Testa’s son, Marco, came on board in the early 1980s. At first Marco had been reluctant to join the family firm, and his desire for independence was sometimes a source of strain. When he returned to Italy from Benton & Bowles in New York – where he had gone to develop a more international approach to advertising – he set up his own agency called, pointedly, L’Altra (‘The Other’). ‘We lost our biggest client in the first six months, and spent the next six months trying to get the money back from 20 small clients,’ he recalls, with a grim smile.
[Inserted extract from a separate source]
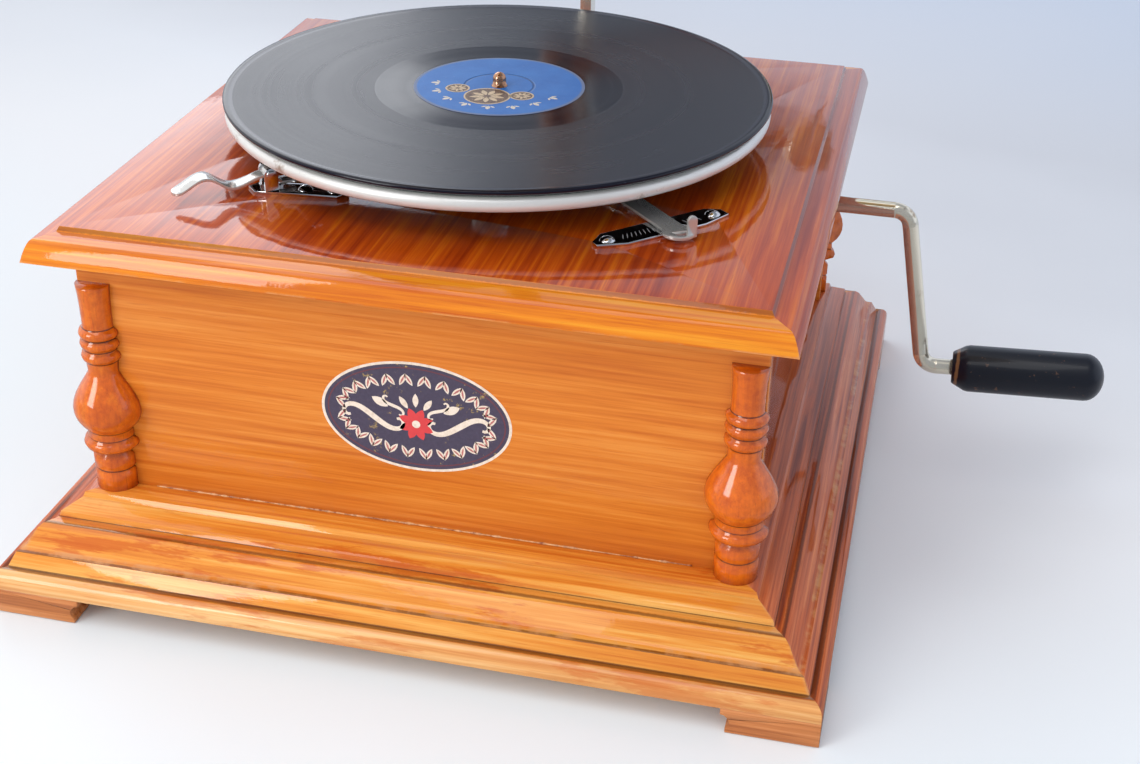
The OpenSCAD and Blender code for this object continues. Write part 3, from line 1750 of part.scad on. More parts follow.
top_board();
front_panel();
back_panel();
left_panel();
right_panel();
columns();
moulding_front();
moulding_back();
moulding_left();
moulding_right();
skirt_front();
skirt_back();
skirt_left();
skirt_right();
feet();
bottom_board();
corner_posts();
wood_screws();
motor_plate();
bottom_plate();
motor_pillars();
motor_bolts();
rubber_washers();
spring_barrel();
barrel_cover();
mainspring();
barrel_arbor();
winding_wheel();
pawl();
winding_shaft();
crank_bush();
centre_arbor();
centre_wheel();
spindle();
worm_wheel();
governor_shaft();
governor_weights();
governor_springs();
governor_disc();
bearing_brackets();
speed_lever();
platter();
platter_felt();
record();
brake_plate();
brake_lever();
deck_screws();
regulator_plate();
regulator_lever();
crank_rod();
crank_handle();
rear_bracket();
arm_swivel();
tonearm();
soundbox();
diaphragm();
needle_bar();
needle();
horn_elbow();
horn();
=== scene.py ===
"""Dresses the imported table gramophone: studio, finishes, and the small pieces the CAD leaves out.

All lengths are in metres in the frame of the CAD part: +Z up, the front panel faces -Y, and the
origin is on the ground under the middle of the case.
"""

import math
import random

import bmesh
import bpy
from mathutils import Matrix, Vector


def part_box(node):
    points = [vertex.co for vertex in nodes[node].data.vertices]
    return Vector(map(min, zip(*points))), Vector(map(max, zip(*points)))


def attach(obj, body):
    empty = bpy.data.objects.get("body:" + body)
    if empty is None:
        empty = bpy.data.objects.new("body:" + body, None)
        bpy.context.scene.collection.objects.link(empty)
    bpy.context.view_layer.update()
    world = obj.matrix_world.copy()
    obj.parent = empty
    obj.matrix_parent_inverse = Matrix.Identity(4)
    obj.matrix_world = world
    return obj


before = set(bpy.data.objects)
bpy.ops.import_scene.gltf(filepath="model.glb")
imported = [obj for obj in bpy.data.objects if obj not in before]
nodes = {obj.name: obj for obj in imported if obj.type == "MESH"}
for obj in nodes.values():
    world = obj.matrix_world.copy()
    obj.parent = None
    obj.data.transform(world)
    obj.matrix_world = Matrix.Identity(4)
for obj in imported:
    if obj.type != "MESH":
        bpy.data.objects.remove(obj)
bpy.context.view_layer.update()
MM = 0.001


# Sizes read from the frame

def low(node):
    """Lowest corner of a CAD node."""
    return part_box(node)[0]


def high(node):
    """Highest corner of a CAD node."""
    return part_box(node)[1]


DECK_Z = high("top_board").z
FACE_Y = low("front_panel").y
LEDGE_Z = low("front_panel").z
RECORD_TOP = high("record").z
RECORD_R = high("record").x
COLUMN_FOOT = low("columns").z
COLUMN_LENGTH = high("columns").z - COLUMN_FOOT
FIELD_HALF = high("top_board").x - 12.8 * MM

# Record and its label, in metres

BEAD_IN = 3.4 * MM
RUN_OUT_R = 57 * MM
LABEL_R = 39.2 * MM
LABEL_HOLE = 3.75 * MM
LABEL_SUNK = 0.38 * MM
LABEL_THICK = 0.1 * MM

# Printed ornament, in millimetres: layers stand a hair over what they are printed on

FIRST_LAYER = 0.005
NEXT_LAYER = 0.02
PRINT_THICK = 0.02
SEALS = ((-1.6, -15.4, 10.6), (-17.4, -8.6, 5.6), (13.4, -10.8, 5.6))
SPRAY_R = 29.6
BADGE_A = 41.5
BADGE_B = 26.0
BADGE_AT = (1.5, 102.0)
BADGE_LAYER = 0.05
GARLAND_A = 33.2
GARLAND_B = 17.6
GARLAND_HALF = 1.3
ROSETTE_V = -3.4
ROSETTE_R = 4.4

# Regulator's scale plate, in millimetres

SCALE_AT = (92.0, -84.5)
SCALE_TOP = 1.3
POINTER_AT = (68.39, -55.81)

# Bead of glue at the foot of the front panel

GLUE_REACH = 121 * MM
GLUE_STEPS = 150
GLUE_SIDES = 6

# Wood tones: light, middle and dark, as screen values

HONEY = ((234, 150, 66), (218, 124, 40), (190, 90, 22))
AMBER = ((238, 176, 90), (226, 142, 50), (196, 98, 22))
RUSSET = ((220, 114, 14), (188, 74, 6), (146, 42, 2))
# The sides' tones are darker copies of the case's wood: painted shade for the faces turned away from
# the lamps.
SHADED_SIDE_WOOD = ((176, 74, 36), (140, 48, 20), (88, 24, 8))
SHADED_SIDE_MOULDING = ((222, 124, 66), (190, 90, 38), (122, 44, 12))
GOLD = ((238, 158, 36), (226, 128, 16), (192, 86, 8))
PALE = ((240, 192, 132), (228, 164, 98), (198, 118, 54))
FOOT = ((216, 144, 90), (196, 120, 66), (140, 72, 34))
COLUMN = ((240, 146, 30), (222, 104, 4), (150, 46, 2))
RAW = ((206, 170, 122), (184, 146, 98), (140, 100, 60))
# Colour of the dark lines in the grooves: painted shade and dirt.
GROOVE_SHADE_AND_DIRT = (62, 26, 12)
RUN_TONE = (196, 84, 12)

# Grooves darkened with painted shade and dirt: height and half width in millimetres on the base,
# share of the length on a column

MOULDING_STEPS = ((38.9, 0.16), (38.0, 0.2))
MOULDING_FOOT = ((27.5, 0.2),)
SKIRT_TOP = ((27.3, 0.2),)
SKIRT_STEP = ((21.0, 0.2),)
COLUMN_RINGS = (0.1, 0.19, 0.262, 0.30, 0.633, 0.69, 0.745, 0.797)

# Camera fitted to the photo: focus in the photo's pixels, and place and directions in metres

PHOTO_WIDTH = 1140
FOCUS_PX = 1693.56
SENSOR = 36.0
EYE = Vector((0.198097, -0.717384, 0.461627))
RIGHT = Vector((0.97310968, 0.22973789, 0.01667489))
UP = Vector((-0.12661597, 0.47302758, 0.87190212))

# Light: colours of the room by direction, and the floor's painted shade in tones from front to back

ROOM_BRIGHT = (1.02, 1.04, 1.07)
ROOM_DIM = (0.26, 0.29, 0.34)
ROOM_LOW = (0.70, 0.77, 0.90)
BRIGHT_SIDE = (-0.75, -0.66, 0.0)
DARK_SPOT = (-0.191, 0.937, 0.292)
FLOOR_HALF = 6.0
FLOOR_Z = -0.0003
FLOOR_SHADE_TONES = ((0.0, (240, 247, 251)), (0.14, (240, 241, 244)), (0.24, (230, 233, 239)),
               (0.37, (205, 208, 216)), (0.6, (194, 203, 219)))
LAMP_AIM = (0, 0, 0.12)


# Materials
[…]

Eventually, however, he was reconciled with his father. ‘He asked me, “Do you want to start where I am now, or do you want to spend your whole life getting here?” I realized he had a point.’
But Marco Testa retains his independent streak, which is perhaps why he hasn’t sold out to a conglomerate. He puts it in more strategic terms: ‘If the industry is divided between giant groups and small creative hot shops, where are the big clients who are not global mammoths supposed to go?’